Short task: Only the lines from the one with "points = [vertex.co" through the one with "if empty is" are to be restated, word for word, with both of them included.

Source records:
..........
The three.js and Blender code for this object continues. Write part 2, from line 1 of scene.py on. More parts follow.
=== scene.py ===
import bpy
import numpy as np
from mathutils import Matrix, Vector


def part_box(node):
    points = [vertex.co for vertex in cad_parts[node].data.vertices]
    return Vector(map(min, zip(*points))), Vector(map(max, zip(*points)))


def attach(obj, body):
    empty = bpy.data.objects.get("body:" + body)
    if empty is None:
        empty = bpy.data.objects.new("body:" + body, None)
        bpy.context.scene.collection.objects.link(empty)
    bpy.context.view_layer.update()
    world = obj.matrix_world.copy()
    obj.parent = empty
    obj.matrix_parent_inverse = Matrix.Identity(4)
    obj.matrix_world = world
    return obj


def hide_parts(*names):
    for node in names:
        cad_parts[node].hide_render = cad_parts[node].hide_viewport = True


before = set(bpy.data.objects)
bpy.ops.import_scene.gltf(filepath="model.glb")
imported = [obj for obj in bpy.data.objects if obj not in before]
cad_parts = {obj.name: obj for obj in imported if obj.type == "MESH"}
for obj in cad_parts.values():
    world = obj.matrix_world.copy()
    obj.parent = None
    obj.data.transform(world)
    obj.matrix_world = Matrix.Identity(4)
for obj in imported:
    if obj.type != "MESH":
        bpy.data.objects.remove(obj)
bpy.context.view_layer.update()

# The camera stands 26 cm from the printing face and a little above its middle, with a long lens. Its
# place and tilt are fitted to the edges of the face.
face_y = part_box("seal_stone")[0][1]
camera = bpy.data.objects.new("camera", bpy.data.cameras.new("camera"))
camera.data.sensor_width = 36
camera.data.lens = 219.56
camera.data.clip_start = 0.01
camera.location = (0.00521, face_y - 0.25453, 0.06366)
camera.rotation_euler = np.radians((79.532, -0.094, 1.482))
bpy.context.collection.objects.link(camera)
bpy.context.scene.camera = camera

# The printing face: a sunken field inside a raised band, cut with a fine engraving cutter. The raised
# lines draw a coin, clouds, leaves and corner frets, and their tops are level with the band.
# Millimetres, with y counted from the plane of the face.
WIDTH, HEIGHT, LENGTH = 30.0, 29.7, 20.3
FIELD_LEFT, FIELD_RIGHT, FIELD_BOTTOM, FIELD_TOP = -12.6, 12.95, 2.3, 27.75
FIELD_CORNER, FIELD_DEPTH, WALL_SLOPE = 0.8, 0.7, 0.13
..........
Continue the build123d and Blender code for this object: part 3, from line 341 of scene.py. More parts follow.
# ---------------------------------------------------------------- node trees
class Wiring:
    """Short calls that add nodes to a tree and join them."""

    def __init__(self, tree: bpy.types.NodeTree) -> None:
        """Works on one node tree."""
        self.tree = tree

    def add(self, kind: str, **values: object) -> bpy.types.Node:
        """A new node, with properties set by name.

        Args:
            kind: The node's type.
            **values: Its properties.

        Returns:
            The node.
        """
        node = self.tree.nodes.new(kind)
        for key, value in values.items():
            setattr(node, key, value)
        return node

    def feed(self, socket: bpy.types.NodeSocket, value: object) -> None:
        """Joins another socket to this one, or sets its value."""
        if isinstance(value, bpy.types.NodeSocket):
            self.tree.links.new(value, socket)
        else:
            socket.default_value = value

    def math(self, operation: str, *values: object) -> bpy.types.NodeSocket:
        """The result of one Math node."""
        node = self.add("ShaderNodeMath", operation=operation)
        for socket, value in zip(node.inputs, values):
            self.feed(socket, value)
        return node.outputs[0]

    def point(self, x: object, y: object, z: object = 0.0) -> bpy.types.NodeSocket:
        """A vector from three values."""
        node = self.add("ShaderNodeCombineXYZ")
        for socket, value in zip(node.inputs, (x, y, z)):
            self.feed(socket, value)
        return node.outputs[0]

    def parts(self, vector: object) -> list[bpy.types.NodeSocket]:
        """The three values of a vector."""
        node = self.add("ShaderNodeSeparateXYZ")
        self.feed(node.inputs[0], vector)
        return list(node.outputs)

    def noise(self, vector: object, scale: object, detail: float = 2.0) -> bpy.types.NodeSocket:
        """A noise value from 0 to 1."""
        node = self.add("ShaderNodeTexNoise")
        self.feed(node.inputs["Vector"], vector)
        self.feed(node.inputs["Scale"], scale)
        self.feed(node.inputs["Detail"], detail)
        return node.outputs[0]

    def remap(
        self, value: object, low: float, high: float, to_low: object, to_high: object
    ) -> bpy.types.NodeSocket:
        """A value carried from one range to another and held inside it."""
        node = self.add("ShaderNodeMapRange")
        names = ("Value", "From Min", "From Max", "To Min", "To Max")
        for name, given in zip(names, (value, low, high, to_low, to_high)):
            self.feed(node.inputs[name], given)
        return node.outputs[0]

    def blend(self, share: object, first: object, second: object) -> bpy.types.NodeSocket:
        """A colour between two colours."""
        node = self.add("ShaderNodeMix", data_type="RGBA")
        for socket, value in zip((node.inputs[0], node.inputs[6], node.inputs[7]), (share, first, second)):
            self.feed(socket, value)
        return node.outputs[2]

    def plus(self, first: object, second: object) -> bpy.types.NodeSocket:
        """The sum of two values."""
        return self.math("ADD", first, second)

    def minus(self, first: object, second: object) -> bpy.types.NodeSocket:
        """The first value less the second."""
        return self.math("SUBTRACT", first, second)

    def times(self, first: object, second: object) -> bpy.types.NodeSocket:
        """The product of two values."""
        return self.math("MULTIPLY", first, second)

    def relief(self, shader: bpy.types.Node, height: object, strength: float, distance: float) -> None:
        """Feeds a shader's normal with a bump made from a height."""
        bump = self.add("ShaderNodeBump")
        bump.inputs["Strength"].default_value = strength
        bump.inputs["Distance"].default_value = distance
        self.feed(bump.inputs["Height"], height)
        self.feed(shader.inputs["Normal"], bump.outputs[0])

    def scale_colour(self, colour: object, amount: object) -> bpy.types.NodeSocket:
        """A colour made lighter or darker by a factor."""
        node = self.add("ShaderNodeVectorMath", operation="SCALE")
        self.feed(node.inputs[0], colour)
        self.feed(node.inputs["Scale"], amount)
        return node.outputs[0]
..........
Written answer:
    points = [vertex.co for vertex in cad_parts[node].data.vertices]
    return Vector(map(min, zip(*points))), Vector(map(max, zip(*points)))


def attach(obj, body):
    empty = bpy.data.objects.get("body:" + body)
    if empty is None:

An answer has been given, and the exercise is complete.